Last week, the Trump administration ignited a firestorm when it issued a stop-work order for most U.S. foreign aid programs and announced that it would permanently close all 80 field missions of the U.S. Agency for International Development, the U.S. government’s primary aid agency, which I led from 2001 to 2006. The State Department, implementing an executive order from President Donald Trump, described the purpose of the halt as ensuring that foreign aid is “efficient and consistent with U.S. foreign policy under the America First agenda” and announced it would review all aid programs to determine which should be cut or redesigned. Yesterday, The New York Times reported that the administration had decided to reduce USAID’s workforce from around 10,000 people to under 300 and to cancel around 800 awards and contracts administered by the agency. These extreme moves would spell the end of U.S. foreign aid as we know it.
The stop order has paralyzed U.S. aid programs around the world, bankrupting fragile local aid groups and small businesses and putting lives at risk. Popular programs that manage emergency response and promote global health have been incapacitated. The Peace Corps, for instance, has its own budget to pay its personnel, but the 60-year-old program relies on USAID for assistance on projects relating to agriculture, education, and clean water. The President’s Emergency Plan for AIDS Relief (PEPFAR) has saved an estimated 25 million lives since it was launched in 2003; the halt threw the program into chaos, although it was later granted a limited waiver to resume some activities. Other programs were less fortunate. Investigations into malaria and other diseases have ceased. So has support for Disaster Assistance Response Teams, which for nearly 30 years have been a means for the United States to quickly and efficiently dispatch workers to prevent or alleviate humanitarian catastrophes. Programs that save lives must continue, and Secretary of State Marco Rubio should move as quickly as possible to restore their funding, including to the USAID Famine Early Warning System, which is the guiding mechanism for targeting food aid.
When I took over as administrator of USAID in 2001, I worked to align the agency’s priorities with President George W. Bush’s foreign policy, as most USAID leaders do for the presidents they serve. I initiated a review of every USAID program and canceled scores of projects that wasted taxpayer money. It’s perfectly appropriate for the Trump administration to initiate its own such review. It makes little sense, however, to issue a blanket stop order before doing so.
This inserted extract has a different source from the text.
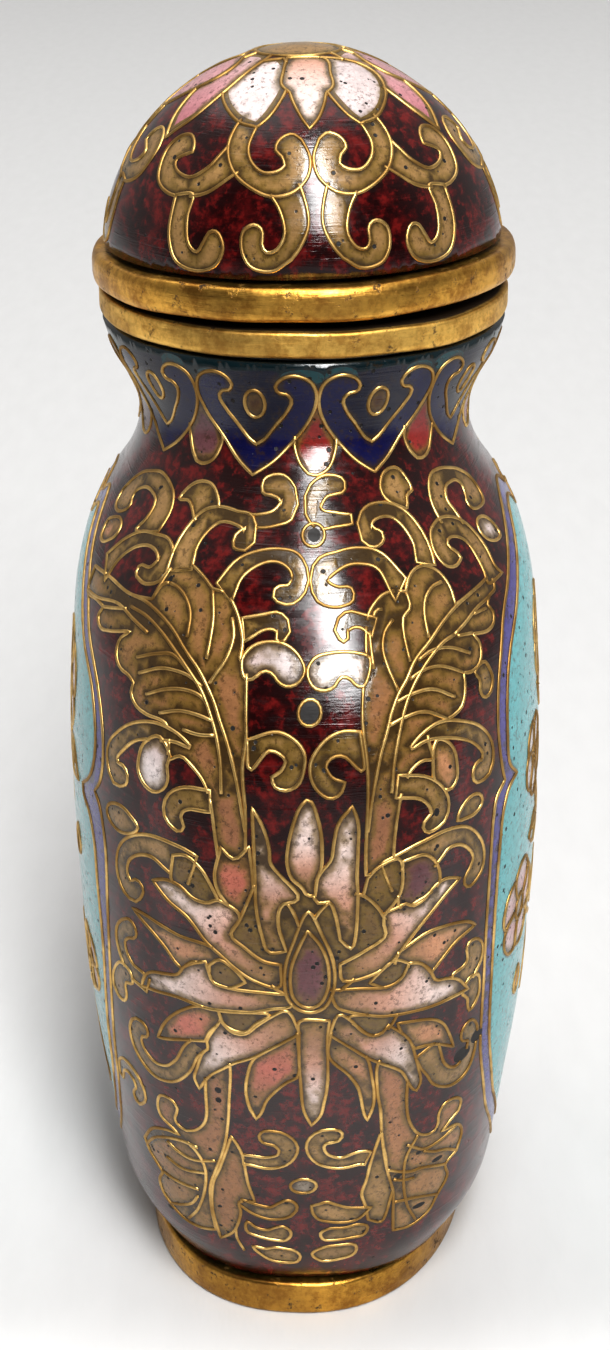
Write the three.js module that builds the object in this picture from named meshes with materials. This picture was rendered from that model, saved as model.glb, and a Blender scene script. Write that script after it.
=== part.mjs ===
import * as THREE from 'three';

// Flattened snuff bottle in cloisonne enamel, with a domed lid that lifts off.
// Millimetres, +Z up. X runs across the broad faces and Y through the thickness.
// The origin is the middle of the foot's underside, where the bottle stands.

// Foot ring: an oval band that sits a little turned and off centre.
const footHalfThickness = 10.3;
const footHalfWidth = 16.4;
const footHeight = 2.2;
const footWall = 1.7;
const footBevel = 0.3;
const footTurn = THREE.MathUtils.degToRad(-5);
const footShift = 0.3;
const footPower = 2.3;

// Bottle body: half sizes of its oval section at the four heights that set its shape.
const baseHalfThickness = 10.4;
const baseHalfWidth = 15.9;
const bellyHeight = 30;
const bellyHalfThickness = 14.15;
const bellyHalfWidth = 22;
const neckHeight = 54;
const neckHalfThickness = 9.65;
const neckHalfWidth = 10.9;
const lipHeight = 58.75;
const lipRadius = 11.6;
const bodyWall = 1.4;
const floorThickness = 1.6;
const bodyPower = 2.45;
const roundPower = 2;

// Gilt collar round the mouth.
const collarRadius = 11.75;
const collarHeight = 1.4;
const collarEdge = 0.35;
const mouthRadius = 8.4;

// Lid: a gilt rim with a short spigot that drops into the mouth, and an enamelled dome on it.
const rimRadius = 12.1;
const rimHeight = 1.9;
const rimBulge = 0.5;
const spigotDepth = 1.9;
const spigotWall = 1;
const spigotClearance = 0.4;
const domeRadius = 11.3;
const domeHeight = 10.55;
const domeWall = 1.2;
const domePower = 1.83;
const lidTilt = THREE.MathUtils.degToRad(1.2);

// Gaps: the dark joint lines between fixed pieces, and the lid's own seat.
const jointGap = 0.3;
const seatGap = 0.35;

// How finely the curved walls are divided.
const ovalSides = 56;
const roundSides = 48;
const outsideSteps = 24;
const insideSteps = 14;
const domeSteps = 10;
const edgeSteps = 2;

// The wall between two set heights: share of the way up, then share of the way from one
// half thickness to the next, then the same for the half width.
const swell = [[0.09, 0.41, 0.16], [0.2, 0.55, 0.31], [0.35, 0.69, 0.48], [0.53, 0.85, 0.68], [0.71, 0.93, 0.86]];
const shoulder = [[0.29, 0.02, 0.02], [0.46, 0.08, 0.11], [0.58, 0.14, 0.22], [0.69, 0.3, 0.37],
  [0.77, 0.53, 0.51], [0.85, 0.81, 0.69], [0.93, 0.98, 0.87]];
const flare = [[0.36, 0.31, 0.15], [0.67, 0.74, 0.5]];

const enamelRed = new THREE.MeshStandardMaterial({ color: 0x4a1216, roughness: 0.25, metalness: 0 });
const enamelTan = new THREE.MeshStandardMaterial({ color: 0x6b3f34, roughness: 0.28, metalness: 0 });
const gilt = { color: 0xb98a2e, roughness: 0.35, metalness: 1 };

const bodyBase = footHeight + jointGap;

// One height of the body: half thickness, half width and height as a point in space.
function landmark(halfThickness, halfWidth, height) {
  return new THREE.Vector3(halfThickness, halfWidth, height);
}

// The points of the wall between two heights, the second one included.
function wallBetween(low, high, shape) {
  const between = shape.map(([up, thin, wide]) => new THREE.Vector3(
    THREE.MathUtils.lerp(low.x, high.x, thin),
    THREE.MathUtils.lerp(low.y, high.y, wide),
    THREE.MathUtils.lerp(low.z, high.z, up),
  ));
  return [...between, high];
}

// The curve that carries the body's half thickness and half width up its height.
function bodyCurve() {
  const base = landmark(baseHalfThickness, baseHalfWidth, bodyBase);
  const belly = landmark(bellyHalfThickness, bellyHalfWidth, bellyHeight);
  const neck = landmark(neckHalfThickness, neckHalfWidth, neckHeight);
  const lip = landmark(lipRadius, lipRadius, lipHeight);
  return new THREE.CatmullRomCurve3([
    base,
    ...wallBetween(base, belly, swell),
    ...wallBetween(belly, neck, shoulder),
    ...wallBetween(neck, lip, flare),
  ], false, 'centripetal');
}

// A squared oval below, which turns into a circle where the shoulder runs up to the neck.
function sectionPower(height) {
  const rounding = THREE.MathUtils.smoothstep(height, (bellyHeight + neckHeight) / 2, neckHeight);
  return THREE.MathUtils.lerp(bodyPower, roundPower, rounding);
}

// One ring of the body's wall at a share of the curve, set in by a thickness across the wall.
function bodyRing(curve, share, inset) {
  const point = curve.getPoint(share);
  const slope = curve.getTangent(share);
  return {
    thin: point.x - inset * Math.hypot(1, slope.x / slope.z),
    wide: point.y - inset * Math.hypot(1, slope.y / slope.z),
    power: sectionPower(point.z),
    z: point.z,
  };
}

// Share of a half size that a squared oval reaches in a direction.
function ovalReach(direction, power) {
  return Math.sign(direction) * Math.abs(direction) ** (2 / power);
}

// A lathe whose every ring is then pressed from a circle into its own squared oval.
function ovalLathe(rings) {
  const outline = rings.map((ring) => new THREE.Vector2(ring.thin, ring.z));
  const geometry = new THREE.LatheGeometry(outline, ovalSides);
  const position = geometry.getAttribute('position');
  for (let index = 0; index < position.count; index += 1) {
    const ring = rings[index % rings.length];
    const side = Math.floor(index / rings.length) % ovalSides;
    const turn = (2 * Math.PI * side) / ovalSides;
    const x = ring.wide * ovalReach(Math.cos(turn), ring.power);
    const y = ring.thin * ovalReach(Math.sin(turn), ring.power);
    position.setXYZ(index, x, y, ring.z);
  }
  return geometry;
}

// A plain lathe round Z from a closed outline of radius and height.
function roundLathe(outline) {
  return new THREE.LatheGeometry(outline, roundSides).rotateX(Math.PI / 2);
}

// The hollow body: across the base, up the outside, over the lip and down the inside.
function bodyGeometry() {
  const curve = bodyCurve();
  const floor = bodyBase + floorThickness;
  const outside = [];
  for (let step = 0; step <= outsideSteps; step += 1) {
    outside.push(bodyRing(curve, step / outsideSteps, 0));
  }
  const inside = [];
  for (let step = insideSteps; step >= 0; step -= 1) {
    inside.push(bodyRing(curve, step / insideSteps, bodyWall));
  }
  const cavity = inside.filter((ring) => ring.z > floor + floorThickness / 2);
  const floorEdge = { ...cavity[cavity.length - 1], z: floor };
  const axis = { thin: 0, wide: 0, power: bodyPower };
  return ovalLathe([{ ...axis, z: bodyBase }, ...outside, ...cavity, floorEdge, { ...axis, z: floor }]);
}

// The foot: a closed band with bevelled edges, flat underneath.
function footGeometry() {
  const corners = [
    [footBevel, 0],
    [0, footBevel],
    [0, footHeight - footBevel],
    [footBevel, footHeight],
    [footWall, footHeight],
    [footWall, footBevel],
    [footWall - footBevel, 0],
    [footBevel, 0],
  ];
  return ovalLathe(corners.map(([inset, z]) => ({
    thin: footHalfThickness - inset,
    wide: footHalfWidth - inset,
    power: footPower,
    z,
  })));
}

// The collar: a flat ring with a rounded outer edge above and below.
function collarGeometry() {
  const outline = new THREE.Path();
  const edge = collarRadius - collarEdge;
  outline.moveTo(mouthRadius, 0);
  outline.lineTo(edge, 0);
  outline.absarc(edge, collarEdge, collarEdge, -Math.PI / 2, 0, false);
  outline.absarc(edge, collarHeight - collarEdge, collarEdge, 0, Math.PI / 2, false);
  outline.lineTo(mouthRadius, collarHeight);
  outline.closePath();
  return roundLathe(outline.getPoints(edgeSteps));
}

// The lid's rim: a ring with a bulging edge, and the spigot that hangs below its seat.
function rimGeometry() {
  const outline = new THREE.Path();
  const spigotRadius = mouthRadius - spigotClearance;
  const bore = spigotRadius - spigotWall;
  const edge = rimRadius - rimBulge;
  outline.moveTo(bore, -spigotDepth);
  outline.lineTo(spigotRadius, -spigotDepth);
  outline.lineTo(spigotRadius, 0);
  outline.lineTo(edge, 0);
  outline.absellipse(edge, rimHeight / 2, rimBulge, rimHeight / 2, -Math.PI / 2, Math.PI / 2, false);
  outline.lineTo(bore, rimHeight);
  outline.closePath();
  return roundLathe(outline.getPoints(edgeSteps + 1));
}

// A point of the dome's arch, from its base at share 0 to its crown at share 1.
function domePoint(radius, height, share) {
  const angle = (share * Math.PI) / 2;
  return new THREE.Vector2(
    radius * ovalReach(Math.cos(angle), domePower),
    height * ovalReach(Math.sin(angle), domePower),
  );
}

// The dome: a thin shell, open below.
function domeGeometry() {
  const outside = [];
  const inside = [];
  for (let step = 0; step < domeSteps; step += 1) {
    const share = step / domeSteps;
    outside.push(domePoint(domeRadius, domeHeight, share));
    inside.unshift(domePoint(domeRadius - domeWall, domeHeight - domeWall, share));
  }
  const crownInside = new THREE.Vector2(0, domeHeight - domeWall);
  const crownOutside = new THREE.Vector2(0, domeHeight);
  return roundLathe([crownInside, ...inside, ...outside, crownOutside]);
}

// A named mesh at a height.
function piece(name, geometry, material, height) {
  const mesh = new THREE.Mesh(geometry, material);
  mesh.name = name;
  mesh.position.z = height;
  return mesh;
}

// The lid, tilted about the point of its rim that rests lowest on the collar.
function lid() {
  const group = new THREE.Group();
  group.add(piece('lid_rim', rimGeometry(), new THREE.MeshStandardMaterial(gilt), 0));
  group.add(piece('lid_dome', domeGeometry(), enamelTan, rimHeight + jointGap));
  group.rotation.x = lidTilt;
  const collarTop = lipHeight + jointGap + collarHeight;
  group.position.z = collarTop + seatGap + (rimRadius - rimBulge) * Math.sin(lidTilt);
  return group;
}

function bottle() {
  const group = new THREE.Group();
  const foot = piece('foot_ring', footGeometry(), new THREE.MeshStandardMaterial(gilt), 0);
  foot.rotation.z = footTurn;
  foot.position.y = footShift;
  group.add(foot);
  group.add(piece('bottle_body', bodyGeometry(), enamelRed, 0));
  group.add(piece('neck_collar', collarGeometry(), new THREE.MeshStandardMaterial(gilt), lipHeight + jointGap));
  group.add(lid());
  return group;
}

export default bottle();
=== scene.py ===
"""A flattened cloisonne snuff bottle with a domed lid, dressed round its CAD frame.

The enamel pictures are drawn flat, in millimetres, as cells edged with wire. Each drawing is
cut into a fine skin that carries one enamel per cell, laid on the bottle's wall or the lid's
dome, and its wires become thin gilt tubes set into the enamel.
"""
import logging
import math
from dataclasses import dataclass, field
from enum import Enum, IntEnum
from typing import Callable, Iterable, Optional, Protocol, Sequence

import bmesh
import bpy
import numpy as np
from mathutils import Matrix, Vector, kdtree
from mathutils.geometry import delaunay_2d_cdt


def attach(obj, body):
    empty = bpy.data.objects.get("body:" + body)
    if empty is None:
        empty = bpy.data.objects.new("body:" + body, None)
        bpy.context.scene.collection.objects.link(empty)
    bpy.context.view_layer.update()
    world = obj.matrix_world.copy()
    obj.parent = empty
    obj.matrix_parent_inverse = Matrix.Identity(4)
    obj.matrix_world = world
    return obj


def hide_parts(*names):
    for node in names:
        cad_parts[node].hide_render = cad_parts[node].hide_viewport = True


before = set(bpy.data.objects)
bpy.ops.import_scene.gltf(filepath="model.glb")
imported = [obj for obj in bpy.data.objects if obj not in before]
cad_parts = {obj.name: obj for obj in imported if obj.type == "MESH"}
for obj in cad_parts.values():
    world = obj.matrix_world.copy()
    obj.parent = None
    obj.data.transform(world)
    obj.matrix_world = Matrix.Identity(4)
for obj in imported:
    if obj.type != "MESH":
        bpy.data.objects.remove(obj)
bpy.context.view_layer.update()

logging.basicConfig(level=logging.INFO, format="%(message)s")
log = logging.getLogger("snuff_bottle")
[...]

The world today is not the one that Washington’s post–Cold War foreign aid strategy was designed for. There are many ways in which the Trump administration can adjust foreign aid programs to serve its broader policy goals without needlessly putting lives at risk or harming U.S. interests. Simply slashing vital programs is a huge mistake, but a far-reaching review and restructuring of U.S. foreign aid is overdue. This assistance is one of the most powerful tools Washington has to push back against Chinese and Russian influence and to prevent transnational threats, such as disease and terrorism, from reaching U.S. soil. By focusing its attention on countries at the center of great-power competition and in which the United States has clearly defined interests, the Trump administration can fit U.S. aid programs for the demands of a new era.